MC: At what point in the writing process do you come up with these awesome titles? Bone Tomahawk, Brawl in Cell Block 99 and your new one, Dragged Across Concrete.

SCZ: Thank you for the compliment. I spend a lot of time on the titles and it’s a big problem I have with movies today. I say “movies today” but this shit’s been going on since the late 1990s…this coming up with simple, lowest common denominator, committee-in-a-room, who will okay a movie with a title like Arrival, Spotlight or Moonlight. But none of these titles tell me anything, they’re just generic. How many other movies or books or poems or songs have these names? It’s not unique to the piece. I try to come up with something that’s unique. Those movies I just slighted, I like them as movies, but the titles…I try to give you an image, almost like a preview does, that’s going to sit in your head and you carry that into the theatre. I take a lot of time and I can point to Bring Me the Head of Alfredo Garcia as my favourite movie title ever. It’s like “How is that not going to be a bad-ass movie?” “Is there any chance I’m not going to want to see a movie called Bring Me the Head of Alfredo Garcia?” There’s no chance in the world I’m going to avoid a movie with that name.

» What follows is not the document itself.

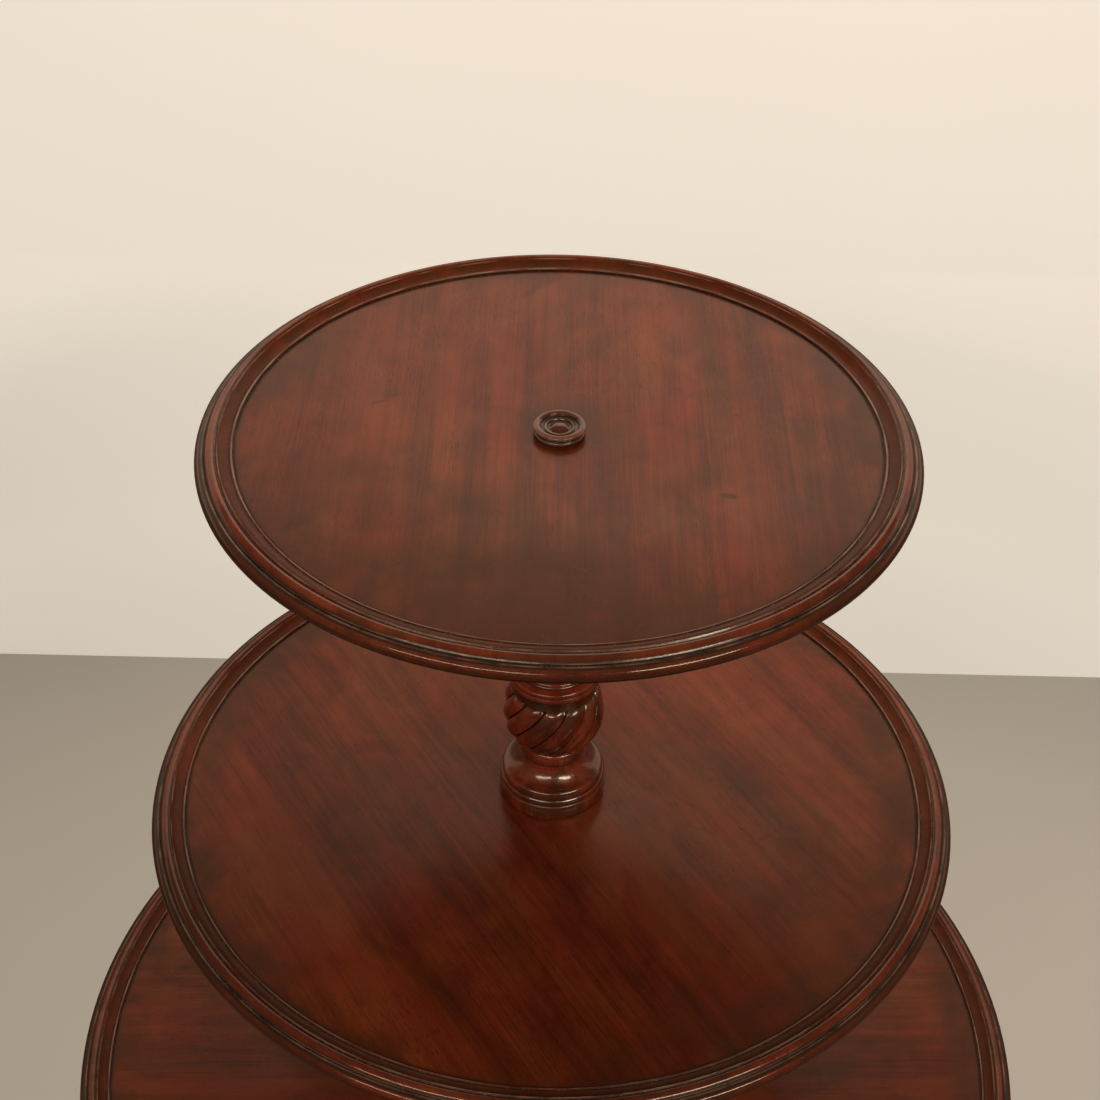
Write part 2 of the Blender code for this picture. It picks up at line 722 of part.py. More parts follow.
def cheek_mesh(side):
    """One curved cheek of the fork, on the side given as 1 or -1."""
    drop = CROWN_TOP - SEAT_GAP - AXLE_HEIGHT
    top = CROWN_TOP - SEAT_GAP

    def point(along, down):
        return (CASTOR_TRAIL * along, top - drop * down)

    axle_place = (CASTOR_TRAIL, AXLE_HEIGHT)
    boss = arc(axle_place, AXLE_BOSS_RADIUS, CHEEK_BOSS_START, CHEEK_BOSS_SWEEP, CHEEK_BOSS_STEPS)
    outline = [point(*share) for share in CHEEK_BACK_SHARES] + boss
    outline += [point(*share) for share in CHEEK_FRONT_SHARES]
    inner = CHEEK_INNER if side > 0 else -CHEEK_INNER - CHEEK_THICKNESS
    outer_face = Matrix.Translation((0.0, inner + CHEEK_THICKNESS, 0.0))
    upright = outer_face @ Matrix.Rotation(math.pi / 2.0, 4, "X")
    return prism("cheek", outline, CHEEK_THICKNESS, upright)


def fork_mesh():
    """The castor's fork: a crown plate with two cheeks that trail back to the axle."""
    crown = turned(
        "crown",
        [(0.0, CROWN_TOP), (CROWN_RADIUS, CROWN_TOP), (CROWN_RADIUS, CROWN_BOTTOM), (0.0, CROWN_BOTTOM)],
        WHEEL_STEPS,
    )
    pivot_bore = bore_radius(PIVOT_RADIUS, WHEEL_STEPS)
    pivot = turned(
        "pivot_bore",
        [(0.0, PAD_BOTTOM), (pivot_bore, PAD_BOTTOM), (pivot_bore, AXLE_HEIGHT), (0.0, AXLE_HEIGHT)],
        WHEEL_STEPS,
    )
    axle_bore = bore_radius(AXLE_RADIUS, PIN_STEPS)
    reach = CHEEK_INNER + 2.0 * CHEEK_THICKNESS
    axle_outline = [(0.0, reach), (axle_bore, reach), (axle_bore, -reach), (0.0, -reach)]
    axle = turned("axle_bore", axle_outline, PIN_STEPS)
    axle.transform(wheel_frame())
    steps = (
        ("UNION", cheek_mesh(1)),
        ("UNION", cheek_mesh(-1)),
        ("DIFFERENCE", pivot),
        ("DIFFERENCE", axle),
    )
    return combined("castor_fork", crown, steps)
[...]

MC: It’s true what you say. When I first came across the title Bone Tomahawk, I knew I had to see it, before I’d even read the synopsis and cast list. A title that sticks or sparks the imagination is rare.

SCZ: And that’s it…having the name is the most important thing outside the piece itself.



MC: Brawl in Cell Block 99, as a title, also plants a sense of suspense in the movie. As a viewer, you wait and wait for the brawl to happen.

SCZ: In the case of Brawl in Cell Block 99, it’s a leading title. It gives you a little bit of “this is going to happen” but you don’t know exactly when or how. All the other shit that happens is unexpected, but you know it’s going to happen somewhere along the road. Maybe at the end, maybe in the middle.

MC: Which brings me to gore and practical effects. Are you worried it might turn into a gimmick or audience expectation, that a S. Craig Zahler movie must have insane levels of gore and violence?

SCZ: It’s interesting…I don’t carry in myself a lot of concern about expectations. At the risk of sounding really arrogant, I don’t think much about what the audience is going to want or what will work for them or won’t. I want the audience to like my movies, sure. It’s really gratifying to hear those responses at a screening and read those reviews it’s gotten, but I’m driven by the desire to make something that is specific to my taste. I spend as much time working on the drama aspects of the story as I do the extreme violence.

In terms of expectations with gore, in the context of Bone Tomahawk and Brawl in Cell Block 99, it was something to explore. Dragged Across Concrete has some but it’s less extreme and wasn’t conceived to be as extreme as Bone Tomahawk. In that one, the audience is brought to a precipice and shoved over. It’s supposed be traumatic. In Brawl in Cell Block 99, the violence is different, although similarly gory, it’s supposed to be about release and catharsis.

MC: You mentioned Peckinpah earlier, I look at your films and I’m reminded of that era of cinema, when people like Don Siegel and Sam Peckinpah were around. Sam Fuller, too. Are they inspirations?

SCZ: Yeah. Don Siegel and Sam Peckinpah are going to come up in any conversation. They’re among my favourite filmmakers. I like Sam Fuller, I just haven’t seen a large enough catalogue of his work, to draw comparison, but he probably would be, from the stuff of his I’ve seen and really enjoyed. But yeah, Don Siegel, I know all his stuff and same goes for Sam Peckinpah. Those guys…I’m a huge Sam Peckinpah fan but I’m not going to say I watch his films and tell you I see a lot of interesting female characters or relationships with women that I understand. Like, I don’t understand how the marriage functions in Straw Dogs all that well. That’s the stuff I sort of want to work as well as the violence. Sidney Lumet is probably my single favourite director. They [Lumet, Peckinpah, Siegel] were making movies in a time that was driven by the filmmaker and wasn’t all about the giant opening weekend, like your film has to explode out of the gate or else it’s a miserable failure, they made films that lasted. Dog Day Afternoon, Serpico, Prince of the City, Failsafe, The Verdict are films that will stick around, as opposed to Superhero Movie Number 17.

MC: Would you resist that kind of filmmaking, the summer blockbuster, superhero franchise movie?
SCZ: I was offered some stuff after Bone Tomahawk, studio pictures, and turned them down. My first question was “Do I get final cut and can I rewrite the script?” They said they were not interested in either, so there was no second question. I have so many stories I want to tell, doing somebody else’s material just doesn’t interest me.